To explore increasing concerns about scientific misconduct and data irreproducibility in some areas of science, we interviewed a number of senior biomedical researchers. These interviews revealed a perceived decline in trust in the scientific enterprise, in large part because the quantity of new data exceeds the field's ability to process it appropriately. This phenomenon—which is termed ‘overflow’ in social science—has important implications for the integrity of modern biomedical science.
(Source)
 
One of the usual complains from "people with ears" is that recorded cymbals do not sound anywhere close to the live ones, the records miss a lot of 'energy' etc... with >40% of the cymbal sound energy missing from the 20-20 recordings, that is not exactly a wonder. And numbers like 2% (violin) may seem insignificant, but then 2% HD can be very audible
Yes, this alleged difference between live performance and a recording can only be accounted for by lack of ultrasound

Are we just being trolled here?
 
But still arguing that 'inaudible' is NOT the same as 'effect-less'.
And everyone is asking what are the effects in audio and listening which in mind is the same as audio. Please tell us.
 
Seems like an increasingly worse troll to me. If it isn't a troll, then my opinion of him or her is even worse. I find it hard to believe that anyone could actually think this stuff is important.

Hey, go easy on him. I'll put it this way - there is nothing holy about 20Hz - 20kHz. It is based on an older understanding of hearing, that we can only hear up to 20kHz. So now it turns out that some people may be able to hear even higher. Should we start capturing up to 24kHz maybe?

I think that's a perfectly reasonable question to ask. And I believe that the OP has sincere intentions. But as I have said earlier in this thread, I also think that extending recordings up to 24kHz or even higher is a waste of time, since so little musical information is up there. I know I can't hear anything > 15-16kHz.
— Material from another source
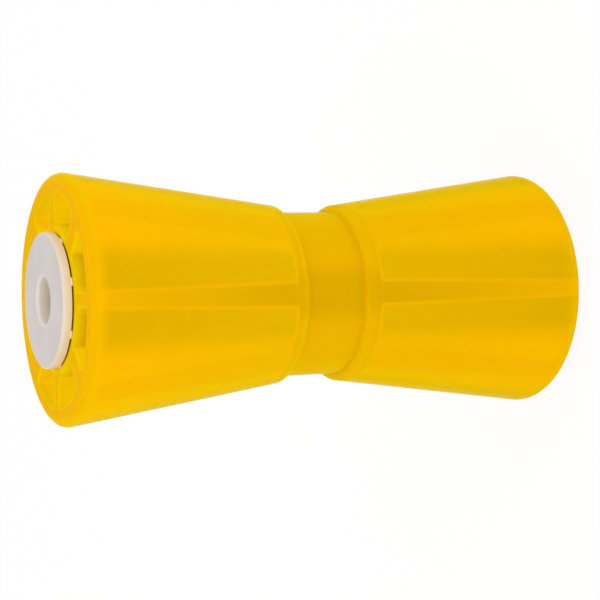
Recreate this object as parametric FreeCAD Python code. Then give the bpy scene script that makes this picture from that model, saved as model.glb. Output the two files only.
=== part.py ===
import FreeCAD, Part
import math
import os

# Boat trailer keel roller, standing on one end, in millimetres.
# +Z is the roller's axis. The origin is the centre of the lower flange's outer face.
# The roller is one translucent moulding with a waist for the keel, cored out from both ends
# between a hub and eight webs, and a flanged bushing pressed into each end of its hub.

# Overall
overall_length = 203.2  # over both flanges, nominal 8 in
flange_thickness = 3.3
seat_gap = 0.6  # between a flange and the body's end face, held open by the flange's teeth

# Outside of the body
end_radius = 46.1  # where the cone would meet the end face, before the rim is rounded
rim_round = 3.3
waist_radius = 31.1
waist_width = 23.4  # flat width of the waist between its two shoulders
shoulder_round = 2.9  # each shoulder rises from the waist as one arc that runs into the cone

# Cored pockets, the same at both ends
web_count = 8
main_web = 5.6  # thickness at the mouth of the webs on the X and Y axes
diagonal_web = 8.4  # thickness at the mouth of the webs between them
web_draft = 1.2  # degrees on each side
core_half = 17.2  # solid middle of the body, from its centre to a pocket's floor
wall_at_mouth = 7.6  # outer wall measured along the radius
wall_at_floor = 3.5
pocket_width_at_mouth = 11.8  # from the hub to the outer wall, along the radius
pocket_width_at_floor = 3.6
pocket_corner_chamfer = 0.8  # along a pocket's four corners, from its floor to its mouth
mouth_overrun = 2.0  # how far a pocket's cutter reaches past the end face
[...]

I also pointed out elsewhere in this thread that even we objectivists have irrational pursuits and chase inaudible goals. So this is going to be another inaudible goal. I don't really care if recordings go up to 24kHz or not, because it's not going to make a difference to 99% of us.
 
Yes, this alleged difference between live performance and a recording can only be accounted for by lack of ultrasound

Are we just being trolled here?
yep, sound pressure, venue acoustics, sight (one can see the instruments), the 'local atmosphere', acoustic mixing of instruments and their position and sound-reinforcement (or not) for instance don't seem to be the more important factors for the differences.

I always find watching music videos sounds better/more realistic than when playing them and not watching the video part. Sight during a live event (and loudness) are an important aspect that is not present in 2ch reproduction.